Posted by Mike, a resident of College Terrace
on Oct 16, 2007 at 12:25 pm

Karen, Anna,

When the private sector (consumers and private business) expands or repairs infrastructure, the normal mode of operation is to *borrow* for those improvements. Private companies issue bonds, or borrow with leveraged paper. Consumers leverage their homes, or use credit cards. Why? Because they nees reserve cash for emergencies, and other things that come up in the course of running a business,, household, etc.

I submit that municipalities are no different.

No matter the specific part of infrastructure in question, what is blatantly absent from almost every argument made in this forum by those those who find fault with current infrastructure repair policy is that the critics never speak to the *benefits* that the infrastructure beingn built - or repaired - will bring ito community.

Instead, we see one harangue after another (many well wrought, in prose), that only speaks to the *cost* of the repair (or rebuild). This makes for incomplete and insufficient criticism, without balance.

The fragmentary assumptions that back up these critical harangues make the latter even more inconceivable as general operation principles.

Of COURSE our city is going out after bond money to fix what's broken. Why shouldn't it.

We will be hearing from the same usual suspects if we went into the reserve to fix something (like City Hall) and then suddenly found ourselves unable to meet an emergency that reserves are put aside for.

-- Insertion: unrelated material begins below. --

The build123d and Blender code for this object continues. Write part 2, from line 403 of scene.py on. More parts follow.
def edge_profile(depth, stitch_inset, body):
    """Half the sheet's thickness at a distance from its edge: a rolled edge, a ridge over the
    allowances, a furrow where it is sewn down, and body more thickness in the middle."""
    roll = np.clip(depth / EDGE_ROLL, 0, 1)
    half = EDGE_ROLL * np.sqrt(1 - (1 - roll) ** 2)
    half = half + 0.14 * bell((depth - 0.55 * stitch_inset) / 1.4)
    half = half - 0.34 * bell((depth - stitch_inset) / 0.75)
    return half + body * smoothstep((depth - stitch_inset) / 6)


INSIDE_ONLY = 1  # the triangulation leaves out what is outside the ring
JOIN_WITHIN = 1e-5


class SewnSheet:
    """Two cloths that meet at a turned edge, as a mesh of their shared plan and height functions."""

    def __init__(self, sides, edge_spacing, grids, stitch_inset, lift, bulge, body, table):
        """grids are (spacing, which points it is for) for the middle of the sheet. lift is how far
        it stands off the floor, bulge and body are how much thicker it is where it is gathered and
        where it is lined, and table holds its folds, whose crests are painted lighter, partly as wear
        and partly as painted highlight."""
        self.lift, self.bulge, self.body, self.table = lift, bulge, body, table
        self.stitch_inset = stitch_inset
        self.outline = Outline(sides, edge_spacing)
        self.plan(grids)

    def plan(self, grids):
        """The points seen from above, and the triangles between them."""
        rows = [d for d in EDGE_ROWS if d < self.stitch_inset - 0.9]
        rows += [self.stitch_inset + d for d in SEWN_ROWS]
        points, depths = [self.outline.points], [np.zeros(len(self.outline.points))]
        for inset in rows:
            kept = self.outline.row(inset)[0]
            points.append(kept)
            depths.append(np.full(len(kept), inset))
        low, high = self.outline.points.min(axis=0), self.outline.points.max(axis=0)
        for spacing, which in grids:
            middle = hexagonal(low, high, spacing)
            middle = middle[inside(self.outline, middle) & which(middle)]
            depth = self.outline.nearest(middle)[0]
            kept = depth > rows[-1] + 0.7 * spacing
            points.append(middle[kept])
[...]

Then, they'd be saying things like "why didn't they anticipate this or that?". THus, the Catch 22 public officials find themselves in, from the perspective of most of those who say they know better about the fine operational details of government. They don't.

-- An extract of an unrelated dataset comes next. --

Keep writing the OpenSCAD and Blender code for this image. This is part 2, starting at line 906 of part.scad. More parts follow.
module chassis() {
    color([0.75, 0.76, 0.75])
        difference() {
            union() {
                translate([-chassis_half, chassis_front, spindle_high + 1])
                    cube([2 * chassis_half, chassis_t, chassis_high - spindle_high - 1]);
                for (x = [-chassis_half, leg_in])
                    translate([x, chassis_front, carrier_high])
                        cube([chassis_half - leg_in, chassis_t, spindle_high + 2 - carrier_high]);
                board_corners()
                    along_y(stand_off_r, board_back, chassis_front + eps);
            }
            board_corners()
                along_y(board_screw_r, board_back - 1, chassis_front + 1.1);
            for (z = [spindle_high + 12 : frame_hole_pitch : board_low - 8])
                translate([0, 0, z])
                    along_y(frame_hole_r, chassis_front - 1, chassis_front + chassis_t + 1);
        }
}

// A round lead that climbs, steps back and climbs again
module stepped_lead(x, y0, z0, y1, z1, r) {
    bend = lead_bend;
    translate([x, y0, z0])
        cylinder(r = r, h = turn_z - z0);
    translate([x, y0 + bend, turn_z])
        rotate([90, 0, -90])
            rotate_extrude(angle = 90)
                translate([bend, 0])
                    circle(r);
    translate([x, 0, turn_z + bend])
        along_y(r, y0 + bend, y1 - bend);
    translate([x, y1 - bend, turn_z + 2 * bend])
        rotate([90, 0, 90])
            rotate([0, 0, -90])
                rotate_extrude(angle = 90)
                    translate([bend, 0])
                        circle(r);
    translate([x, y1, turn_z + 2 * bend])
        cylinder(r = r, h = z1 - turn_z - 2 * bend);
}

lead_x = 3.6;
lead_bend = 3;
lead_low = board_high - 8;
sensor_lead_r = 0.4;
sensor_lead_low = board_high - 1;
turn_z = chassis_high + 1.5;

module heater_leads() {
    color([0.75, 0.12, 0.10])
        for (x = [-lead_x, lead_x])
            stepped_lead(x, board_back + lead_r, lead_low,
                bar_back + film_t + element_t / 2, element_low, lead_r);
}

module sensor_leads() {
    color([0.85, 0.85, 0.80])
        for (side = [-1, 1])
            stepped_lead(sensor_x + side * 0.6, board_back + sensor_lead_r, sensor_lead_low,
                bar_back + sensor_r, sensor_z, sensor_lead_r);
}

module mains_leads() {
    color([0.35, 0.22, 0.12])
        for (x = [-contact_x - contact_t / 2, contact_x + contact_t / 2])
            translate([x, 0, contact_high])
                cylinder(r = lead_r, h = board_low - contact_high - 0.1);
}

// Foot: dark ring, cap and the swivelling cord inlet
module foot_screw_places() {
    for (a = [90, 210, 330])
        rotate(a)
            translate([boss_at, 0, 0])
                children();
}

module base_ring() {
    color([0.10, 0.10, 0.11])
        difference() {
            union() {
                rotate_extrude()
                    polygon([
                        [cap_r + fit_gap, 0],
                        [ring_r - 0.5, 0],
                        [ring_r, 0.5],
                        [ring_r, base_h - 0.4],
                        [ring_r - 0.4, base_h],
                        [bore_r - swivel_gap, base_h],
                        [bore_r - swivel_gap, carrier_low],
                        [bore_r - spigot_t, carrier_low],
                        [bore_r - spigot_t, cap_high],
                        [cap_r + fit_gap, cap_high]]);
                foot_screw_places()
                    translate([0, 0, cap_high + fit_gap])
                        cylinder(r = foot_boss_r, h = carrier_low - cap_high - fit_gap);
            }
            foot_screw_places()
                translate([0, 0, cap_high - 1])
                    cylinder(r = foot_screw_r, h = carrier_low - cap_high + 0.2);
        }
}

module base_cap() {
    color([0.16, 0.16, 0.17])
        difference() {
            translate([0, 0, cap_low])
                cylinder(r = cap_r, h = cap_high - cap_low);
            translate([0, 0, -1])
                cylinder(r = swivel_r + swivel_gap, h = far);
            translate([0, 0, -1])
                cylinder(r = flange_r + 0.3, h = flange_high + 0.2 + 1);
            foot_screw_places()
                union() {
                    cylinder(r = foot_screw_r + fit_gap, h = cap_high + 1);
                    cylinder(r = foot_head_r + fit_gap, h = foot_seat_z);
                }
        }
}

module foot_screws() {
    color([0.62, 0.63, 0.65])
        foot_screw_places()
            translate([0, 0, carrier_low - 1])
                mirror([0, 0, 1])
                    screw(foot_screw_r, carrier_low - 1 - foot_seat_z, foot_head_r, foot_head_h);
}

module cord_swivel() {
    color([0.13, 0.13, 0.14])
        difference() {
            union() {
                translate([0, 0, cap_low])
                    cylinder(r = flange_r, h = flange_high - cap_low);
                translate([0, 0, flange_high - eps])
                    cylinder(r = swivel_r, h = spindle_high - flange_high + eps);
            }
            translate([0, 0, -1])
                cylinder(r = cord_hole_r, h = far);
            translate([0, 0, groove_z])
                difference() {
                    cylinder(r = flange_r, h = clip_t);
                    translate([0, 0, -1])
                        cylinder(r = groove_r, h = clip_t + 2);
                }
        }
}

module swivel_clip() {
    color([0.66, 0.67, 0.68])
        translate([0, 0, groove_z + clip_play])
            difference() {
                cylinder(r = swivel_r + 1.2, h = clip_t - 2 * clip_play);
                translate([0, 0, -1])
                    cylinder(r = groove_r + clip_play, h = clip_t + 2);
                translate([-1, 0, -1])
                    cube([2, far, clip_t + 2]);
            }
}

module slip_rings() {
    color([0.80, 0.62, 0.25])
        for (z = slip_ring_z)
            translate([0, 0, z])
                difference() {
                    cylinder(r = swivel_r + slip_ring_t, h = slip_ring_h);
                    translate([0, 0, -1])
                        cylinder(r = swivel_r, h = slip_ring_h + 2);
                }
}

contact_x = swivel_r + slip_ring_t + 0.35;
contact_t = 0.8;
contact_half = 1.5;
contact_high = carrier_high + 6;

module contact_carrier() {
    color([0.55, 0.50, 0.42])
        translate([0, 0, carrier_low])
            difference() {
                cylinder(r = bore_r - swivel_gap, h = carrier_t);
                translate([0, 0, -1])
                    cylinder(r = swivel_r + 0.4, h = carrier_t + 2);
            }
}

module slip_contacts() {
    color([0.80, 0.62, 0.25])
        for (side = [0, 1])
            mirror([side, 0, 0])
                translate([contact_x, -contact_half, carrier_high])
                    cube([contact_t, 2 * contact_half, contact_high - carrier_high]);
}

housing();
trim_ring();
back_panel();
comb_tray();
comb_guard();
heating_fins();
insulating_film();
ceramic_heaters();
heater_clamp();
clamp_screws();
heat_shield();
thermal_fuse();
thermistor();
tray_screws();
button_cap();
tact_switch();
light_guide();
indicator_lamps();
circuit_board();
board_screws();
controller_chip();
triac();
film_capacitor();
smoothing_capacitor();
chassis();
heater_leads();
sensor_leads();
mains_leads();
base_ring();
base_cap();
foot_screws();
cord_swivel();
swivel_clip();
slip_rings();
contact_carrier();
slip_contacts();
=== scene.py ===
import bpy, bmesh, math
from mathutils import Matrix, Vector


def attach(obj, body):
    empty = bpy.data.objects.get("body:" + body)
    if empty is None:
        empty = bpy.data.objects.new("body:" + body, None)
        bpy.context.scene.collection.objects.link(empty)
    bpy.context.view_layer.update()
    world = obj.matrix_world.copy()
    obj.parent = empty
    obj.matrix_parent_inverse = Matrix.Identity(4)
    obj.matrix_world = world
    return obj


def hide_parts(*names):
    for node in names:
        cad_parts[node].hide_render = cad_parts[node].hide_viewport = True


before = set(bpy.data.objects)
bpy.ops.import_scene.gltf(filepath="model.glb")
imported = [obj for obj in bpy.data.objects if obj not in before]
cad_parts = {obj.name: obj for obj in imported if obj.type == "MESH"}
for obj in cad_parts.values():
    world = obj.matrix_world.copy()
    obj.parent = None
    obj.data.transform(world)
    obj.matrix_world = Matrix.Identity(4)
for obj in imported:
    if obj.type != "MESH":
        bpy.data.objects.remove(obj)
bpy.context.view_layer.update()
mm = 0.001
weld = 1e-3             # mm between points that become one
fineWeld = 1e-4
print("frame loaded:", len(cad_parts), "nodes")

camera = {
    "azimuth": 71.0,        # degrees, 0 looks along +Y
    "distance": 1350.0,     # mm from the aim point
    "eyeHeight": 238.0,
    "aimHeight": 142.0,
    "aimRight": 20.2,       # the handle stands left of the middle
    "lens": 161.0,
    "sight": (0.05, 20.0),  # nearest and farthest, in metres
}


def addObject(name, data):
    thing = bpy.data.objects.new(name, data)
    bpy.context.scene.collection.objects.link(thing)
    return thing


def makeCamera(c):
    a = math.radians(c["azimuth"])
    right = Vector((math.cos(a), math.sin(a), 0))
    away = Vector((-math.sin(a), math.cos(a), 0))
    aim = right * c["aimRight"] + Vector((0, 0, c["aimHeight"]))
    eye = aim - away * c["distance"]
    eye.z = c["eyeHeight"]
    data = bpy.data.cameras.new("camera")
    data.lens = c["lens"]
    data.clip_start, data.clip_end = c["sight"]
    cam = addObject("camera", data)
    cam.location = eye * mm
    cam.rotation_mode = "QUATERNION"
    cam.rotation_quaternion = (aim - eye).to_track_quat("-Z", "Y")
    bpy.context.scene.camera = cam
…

That said, government doesn't always get it right. That said, we must learn to be wise enough to know the difference between pure, egregious incompetence (our city website is one example - where it's clear that there has been no public *benefit*, relative to the cost), and things like City Hall repairs that must be done, because the services that emanate from that structure (really the people that populate the structure) are the very underpinning of the overall bevy of services that Palo Altans enjoy on a daily basis.

We need more big picture thinking around here, without the partial-assumption-analysis that leaves benefits out of the picture.

Like I said before," it's a multi-level building that needs repair. Relax! Pay me now, or pay me later"



Posted by bruce, a resident of Barron Park
on Oct 16, 2007 at 3:41 pm

One thing that is often missing from these dialogs is the concept of priorities. Unfortunately our Council does not create a list assigning priorities to the hundreds of millions of dollars needed for new buildings, maintenance of existing buildings, and repair of our streets. I would expect everyone would weigh in on which project should come first, second, etc., but the result would be healthier than taking them up piecemeal as we do now.

Jay, Controversy 35 and 40 years ago about the location of City Hall may not apply to discussions about today's needs. New factors have risen which make many past decisions moot. The past provides old information; the present demands a fresh review with new information.


Posted by Yes it would have to be FIREMAN, a resident of another community
on Oct 17, 2007 at 3:13 pm

Now was it not the mid to late 80's when the CITY spent a whole lot of money to up grade City HALL, It was not built correct and the stairs,windows, whole list of thing had to be up grade to make them safe. This was at at a cost of millions of dollars?? There also has been other up grades I think.
If something is not up to standard the answer is to sell it?
This sounds like a used car lot to me. Oh yes this is a 300 Homer it is in great shape, Owned by a little old person who only drove it on Sundays..
Let me guess in the new one some offices would have a hot tub,spa and lots of mirrors for some to look at the selfs and think how great they are. Then when the public asks a question,,,, turn the mirror 180o. Pre plumbed smoke also... Would that be warm and cold running smoke??